En Egipto se ensayó por primera vez, después de la revuelta que terminó con la dictadura de Hosni Mubarak, unas elecciones libres, de las cuales surgió el gobierno de un presidente civil sin vínculo alguno con el ejército. Se llamó Mohamed Morsi, y su gobierno tuvo la duración efímera de un año. Trató de conciliar a los extremos representados por un grupo llamado los Hermanos Musulmanes y el reducto de los coptos (crisitanos) en Egipto, y su política desató la cólera de millones de manifestantes. Al final, su mandato acabó con otro golpe de Estado del ejército, y Egipto regresó a sus costumbres bárbaras y arbitrarias. En los últimos cuatro años, durante el nuevo gobierno militar, han sido arrestadas 60 mil personas por razones políticas. Morsi, por su parte, está pagando la pena de cadena perpetua.
En Libia, después del asesinato del líder histórico Muamar el Gadafi, se creó un vacío de poder que no puede ser llenado por dos poderes regionales en pugna (uno llamado La Cámara de Representantes y otro el Congreso General Nacional), y el Estado Islámico se apoderó durante un largo tiempo de la ciudad de Sirte, la cuna donde nació Gadafi. En la actualidad, los grupos más beneficiados con la anarquía son los traficantes de personas que engañan a los miserables que salen de las costas de Libia y buscan refugio en Italia.
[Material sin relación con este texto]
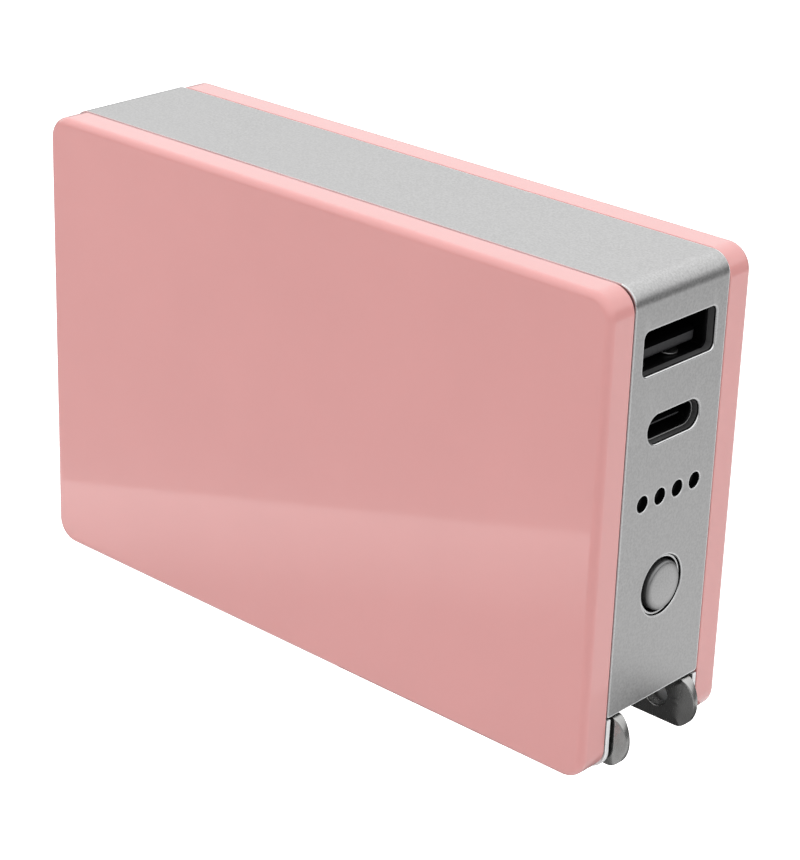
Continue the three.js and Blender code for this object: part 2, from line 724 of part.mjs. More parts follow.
const powerBank = group(enclosure, plug, ports, electronics, wires);
powerBank.name = "power_bank";

export default powerBank;
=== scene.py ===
"""Pocket charger with plug blades: two glossy covers either side of a satin metal band.

X runs right, to the end panel with the button, lights and USB ports. The front cover faces -Y
and Z is up. The plug bay is at the lower right. Sizes are in mm unless a comment says metres.
"""
import json
import math

import bmesh
import bpy
from mathutils import Matrix, Vector


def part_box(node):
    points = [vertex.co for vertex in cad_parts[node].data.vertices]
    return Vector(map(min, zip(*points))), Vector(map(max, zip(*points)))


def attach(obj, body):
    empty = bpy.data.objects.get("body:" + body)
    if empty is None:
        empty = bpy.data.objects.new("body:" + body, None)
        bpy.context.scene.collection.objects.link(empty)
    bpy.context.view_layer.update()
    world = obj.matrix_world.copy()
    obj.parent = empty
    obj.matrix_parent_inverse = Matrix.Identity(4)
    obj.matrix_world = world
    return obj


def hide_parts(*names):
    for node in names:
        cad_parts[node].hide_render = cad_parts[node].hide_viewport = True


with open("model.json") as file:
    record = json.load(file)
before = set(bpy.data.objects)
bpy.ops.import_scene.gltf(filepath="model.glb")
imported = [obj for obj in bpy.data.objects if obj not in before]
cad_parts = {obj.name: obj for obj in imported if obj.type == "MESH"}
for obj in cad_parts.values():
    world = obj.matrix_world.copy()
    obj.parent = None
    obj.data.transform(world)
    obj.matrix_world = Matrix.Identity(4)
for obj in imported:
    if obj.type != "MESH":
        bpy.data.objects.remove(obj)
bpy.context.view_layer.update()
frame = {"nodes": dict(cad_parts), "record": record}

MM = 0.001


def box_mm(node):
    low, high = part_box(node)
    return [v / MM for v in low], [v / MM for v in high]


def middle(low, high, axis):
    return (low[axis] + high[axis]) / 2


# ------------------------------------------------------------------ driving sizes
FRONT_LO, FRONT_HI = box_mm("front_shell")
BACK_Y = box_mm("back_shell")[1][1]
BAND_HALF = box_mm("middle_frame")[1][1]  # half width of the metal band
BAY_X = box_mm("plug_bay")[0][0]  # left end of the plug bay
LEFT, RIGHT = FRONT_LO[0], FRONT_HI[0]
BOTTOM, TOP = FRONT_LO[2], FRONT_HI[2]
FRONT_Y = FRONT_LO[1]

SEAM_Y = 8.48  # the covers start this far from the middle plane
SHELL_R, SHELL_EDGE = 3.0, 1.0  # side outline corners, rounding of the outer edge
BAND_R, BAND_T = 2.4, 1.25
PANEL_Z = 6.82  # lower end of the end panel

BUTTON_LO, BUTTON_HI = box_mm("power_button")
BUTTON_Z = middle(BUTTON_LO, BUTTON_HI, 2)
CAP_R = 2.95

LIGHTS = []  # y, z, inner x, outer x
for number in (1, 2, 3, 4):
    low, high = box_mm(f"led_window_{number}")
    LIGHTS.append((middle(low, high, 1), middle(low, high, 2), low[0], high[0]))

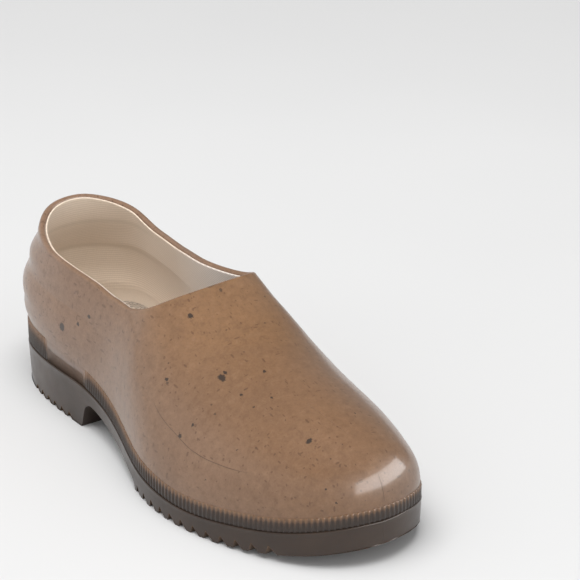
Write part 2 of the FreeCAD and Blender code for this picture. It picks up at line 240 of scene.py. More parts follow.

En las demás naciones que sintieron el oleaje de la primavera árabe, como Argelia, Marruecos y Bahréin, los monarcas y caudillos al más puro estilo árabe se impusieron como los poderes inalterables a pesar de las protestas. En algunos países hubo cambios superficiales a las legislaciones, y en todos se desató la brutalidad del ejército para reprimir a los inconformes.
Tal vez el peor resultado de la llamada primavera árabe fue la guerra en Siria. Después de más de un lustro de batallas encarnizadas para deponer al tirano Bashar el Asad por parte de una oposición igualmente sanguinaria, el tirano sigue gobernando, y ha logrado apoderarse de las dos terceras partes del territorio del país. Ya expulsó a la oposición de la ciudad -ahora totalmente destruida- de Alepo, y al Estado Islámico de la ciudad de Raqqa. El saldo de esa carnicería constituye un verdadero invierno para el mundo árabe: 340 mil muertos, 11.5 millones de desplazados hacia el interior del país, hacia los países vecinos y hace Europa, y la mitad de las escuelas y hospitales destruidos por los combates.
En lugar de la democracia y la libertad, la primavera árabe condujo a las naciones gobernadas por el Islam a un nuevo reino de guerra y muerte. Ese capítulo aún no se cierra.